* start DATASET EXTRACT *
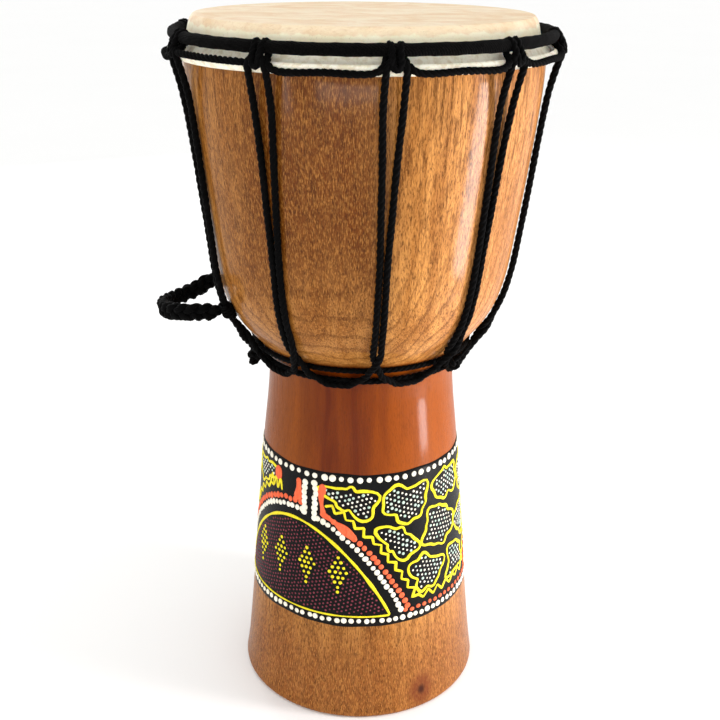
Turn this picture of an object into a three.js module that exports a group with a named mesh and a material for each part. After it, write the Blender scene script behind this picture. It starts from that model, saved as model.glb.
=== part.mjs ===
// A small rope-tuned djembe: a turned hardwood goblet with a goatskin head, held down by a cloth-bound
// crown ring, ten cord loops and one long tension cord laced to a rope ring round the neck, with a plaited
// rope handle at one side. Millimetres, +Z up, origin at the middle of the foot where it stands.
// An angle is counted round +Z from the front (-Y) towards +X.
import * as THREE from "three";

// ---- driving dimensions ----
const HEIGHT = 300;
const SEGMENTS = 40;
const PAIRS = 10;
const PAIR_STEP = 360 / PAIRS;
const TOP_ANGLE = 8.2; // the first pair of cords at the crown ring
const NECK_ANGLE = 6; // the same pair at the neck: the lacing leans a little
const FOOT_RADIUS = 55;
const FOOT_EDGE = 2; // rounding of the foot's lower edge

const SKIN = 0.7;
const CLEARANCE = 0.3; // between pieces that touch
const TURN_CLEARANCE = 0.4; // and where a cord turns tightly round a ring
const TENSION_CORD = 1.3; // radius
const LOOP_CORD = 1.1;
const NECK_ROPE = 1.5;
const TIE_CORD = 1.2;
const PLAIT = 2.8;
const RING_WIRE = 1.2;
const RING_BINDING = 2.1; // radius of the crown ring with its cloth
const HOOP_WIRE = 1.2;

// Centres of the rings' wires and ropes, as [radius, height].
const CROWN = [74.6, HEIGHT - 6.8];
const HOOP = [74.9, HEIGHT - 13.6];
const NECK_RING = [43.95, 160.4];
const TIE_RING = [46.5, 165.9];
const FOLD = HOOP_WIRE + 0.2 + SKIN; // outer radius of the skin round the hoop

// Where the plaited handle is lashed to two pairs of cords.
const HANDLE_PAIRS = [8, 7];
const LASHING_HEIGHTS = [184, 187];
const CORD_LIFT = 3.2; // how far the lashings hold those cords off the wood
const LIFTED_LENGTH = 30; // how far along the cords that lift fades out

// Half the spacing of a pair's two cords, which touch up to the meeting height and then spread.
const MEETING_HEIGHT = 215;
const TOUCHING = 1.45;
const SPREAD = 4.05;

// The shell's outer wall from the foot's edge to the rim, as [radius, height].
const OUTER_WALL = [
  [FOOT_RADIUS, FOOT_EDGE], [53.4, 14], [50.25, 46], [46.9, 82], [43.9, 117], [41.5, 139], [40.8, 151],
  [42.1, 160.5], [45.1, 166.2], [49.6, 171.5], [54.6, 178], [58.9, 186.5], [62.3, 199], [65.7, 222],
  [69, 247], [71.4, 268], [72.2, 280], [71.9, 286.6],
];
const RIM = [[69.7, 290], [68.4, 293.3], [67.8, 296.2], [66.7, 298.4], [65.2, HEIGHT - 1]];
// The inside, from the bearing edge down through the throat to the foot.
const INNER_WALL = [
  [64.4, 297.5], [63.3, 288], [61.6, 262], [57.3, 226], [51, 197], [41, 176], [32, 165], [28.3, 154],
  [28.8, 130], [34.5, 80], [41.5, 38], [49.5, 0],
];

// ---- materials ----
const finish = (color, roughness, metalness = 0) =>
  new THREE.MeshStandardMaterial({ color, roughness, metalness });
const WOOD = finish(0xb98552, 0.45);
const GOATSKIN = finish(0xe9dcc0, 0.65);
const IRON = finish(0x55524e, 0.5, 0.9);
const BLACK_CLOTH = finish(0x18181a, 0.9);
const BLACK_CORD = finish(0x141416, 0.8);

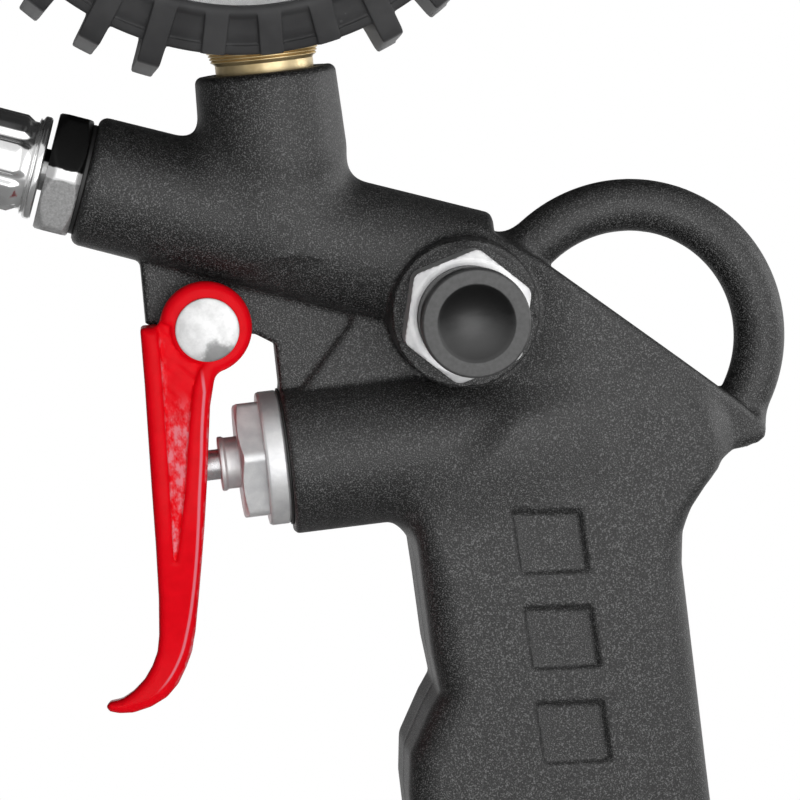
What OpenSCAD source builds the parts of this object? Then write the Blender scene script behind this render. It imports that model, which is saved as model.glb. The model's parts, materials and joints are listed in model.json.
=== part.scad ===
// Tyre inflator: a trigger-worked air valve in a cast handle, with a pressure gauge in a rubber
// boot, a bleed button on its side and a short hose that ends in a clip-on chuck.
// Millimetres. +Z runs up the grip and the gauge's stem, -X points towards the hose, and the
// bleed button and the gauge's face look along -Y. The origin is the centre of the inlet's mouth.

/* [Grip] */
// Height of the valve's axis above the grip's foot
grip_height = 90; // [84:1:98]
// Depth of the upper grip from front to back
grip_depth = 44; // [41:0.5:47]
// Thickness of the grip from side to side
grip_thickness = 25; // [24.5:0.5:28]
// Rounding of the grip's upright edges
grip_round = 9; // [6:0.5:10]
// How far the lower grip stands out in front of the upper grip
finger_rest = 6; // [4:0.5:7]
// Distance from the valve's axis down to the finger rest
finger_rest_drop = 42; // [39:0.5:45]
// Distance from the valve port's face back to the front of the grip
grip_setback = 19; // [17:0.5:21]
// Width of each recessed panel on the grip's sides
panel_width = 11.5; // [9:0.5:13]
// Height of each recessed panel
panel_height = 10.3; // [8:0.1:12]
// Distance from one panel to the next
panel_pitch = 15.5; // [14:0.5:17]
// Depth of the panels
panel_depth = 0.8; // [0.4:0.1:1.2]

/* [Cast head] */
// Diameter of the boss round the valve port
port_d = 24.8; // [24:0.1:26]
// Angle at which the barrel rises towards the hose
barrel_tilt = 20.75; // [18:0.25:23]
// Distance of the barrel's face in front of the valve port's face
barrel_forward = 27.3; // [26:0.5:30]
// Height of the barrel's face above the valve's axis
barrel_rise = 49.4; // [48:0.5:52]
// Diameter of the barrel
barrel_d = 21.6; // [21:0.2:23]
// Length of the barrel
barrel_length = 66; // [64:1:68]
// Diameter of the boss that holds the gauge
gauge_boss_d = 22.9; // [22:0.1:24]
// Height of the gauge boss above the valve's axis
gauge_boss_rise = 63.7; // [62:0.5:67]
// Distance of the gauge's stem behind the valve port's face
gauge_setback = 3.5; // [2:0.5:5]
// Thickness of the tang that carries the trigger
tang_thickness = 11; // [10:0.5:12]
// Thickness of the web between the barrel and the valve
web_thickness = 17.6; // [16:0.4:20]
// Diameter of the boss on the side that holds the bleed valve
side_boss_d = 22.6; // [22:0.1:24]
// Distance of the side boss behind the valve port's face
side_boss_setback = 30.5; // [29:0.5:32]
// Height of the side boss above the valve's axis
side_boss_rise = 22.2; // [21.5:0.5:24]
// Distance from the handle's middle to the side boss's face
side_boss_reach = 13; // [12.5:0.5:14]
// Outer diameter of the hanging loop
loop_d = 53.2; // [50:0.5:56]
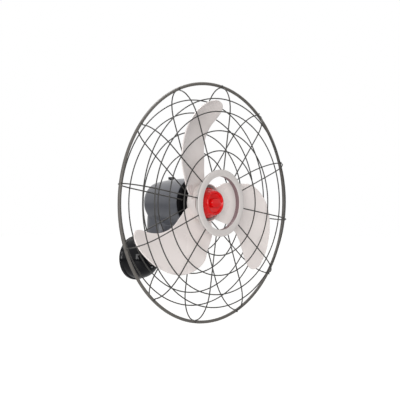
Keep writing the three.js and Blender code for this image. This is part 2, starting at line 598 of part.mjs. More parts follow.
function frontCover() {
  const inner = FRONT_BEARING_FRONT + SEAT;
  const boss = bearingPocket + COVER_WALL;
  const skirtRear = CORE_FRONT - 7;
  const hole = SHAFT_RADIUS + 1.5;
  const cover = turnedForward([
    [hole, COVER_DOME], [COVER_DOME_RADIUS, COVER_DOME - 1], [COVER_DOME_RADIUS + 9, COVER_FACE],
    [GUARD_PLATE_OUTER, COVER_FACE], [COVER_RADIUS, HOUSING_FRONT], [COVER_RADIUS, skirtRear],
    [coreSeat, skirtRear], [coreSeat, CORE_FRONT + SEAT], [coreSeat - 2, CORE_FRONT + SEAT],
    [coreSeat - 2, COVER_FACE - 4], [COVER_DOME_RADIUS + 6, COVER_FACE - COVER_WALL - 1],
    [COVER_DOME_RADIUS - 2, COVER_DOME - 1 - COVER_WALL], [boss, inner], [boss, inner - BEARING_LENGTH - SEAT],
    [bearingPocket, inner - BEARING_LENGTH - SEAT], [bearingPocket, inner], [hole, inner],
  ], 30);
  const vents = Array.from({ length: VENTS }, (_, i) => box(3, 12, 15, [0, -COVER_DOME, COVER_DOME_RADIUS - 10])
    .rotateY((TURN * (i + 0.5)) / VENTS));
  return piece("motor_front_cover", cut(cover, ...vents, ...boltHole(skirtRear - 1, COVER_FACE + 1)), FINISH.blackMatte);
}

function rearBracket() {
  const skirtFront = CORE_REAR + 7;
  const wall = BRACKET_REAR + COVER_WALL;
  const boss = bearingPocket + COVER_WALL;
  const bossFront = wall + BEARING_LENGTH + 2 * SEAT;
  const bracket = turnedForward([
    [coreSeat, skirtFront], [BRACKET_RADIUS, skirtFront], [BRACKET_RADIUS, BRACKET_REAR],
    [SHAFT_REAR_RADIUS + RUN, BRACKET_REAR], [SHAFT_REAR_RADIUS + RUN, wall], [bearingPocket, wall],
    [bearingPocket, bossFront], [boss, bossFront], [boss, wall], [coreSeat - 3, wall],
    [coreSeat - 3, CORE_REAR - SEAT], [coreSeat, CORE_REAR - SEAT],
  ], 16);
  return piece("motor_rear_bracket", cut(bracket, ...boltHole(BRACKET_REAR + 3, skirtFront + 1), ...caseScrewHoles(BRACKET_REAR - 1, wall + 1)), FINISH.castGrey);
}

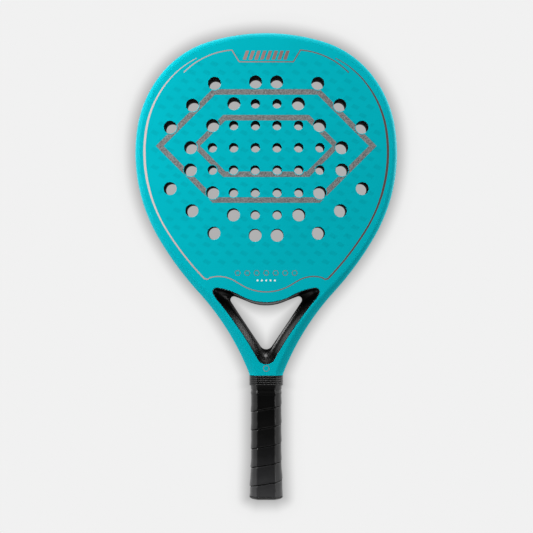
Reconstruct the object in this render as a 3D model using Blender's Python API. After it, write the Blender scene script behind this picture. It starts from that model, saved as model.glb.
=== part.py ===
* end DATASET EXTRACT *
## EXERCISE
Return each line in the records that holds the string "script".

## SOLUTION TO THE EXERCISE
Turn this picture of an object into a three.js module that exports a group with a named mesh and a material for each part. After it, write the Blender scene script behind this picture. It starts from that model, saved as model.glb.
What OpenSCAD source builds the parts of this object? Then write the Blender scene script behind this render. It imports that model, which is saved as model.glb. The model's parts, materials and joints are listed in model.json.
Reconstruct the object in this render as a 3D model using Blender's Python API. After it, write the Blender scene script behind this picture. It starts from that model, saved as model.glb.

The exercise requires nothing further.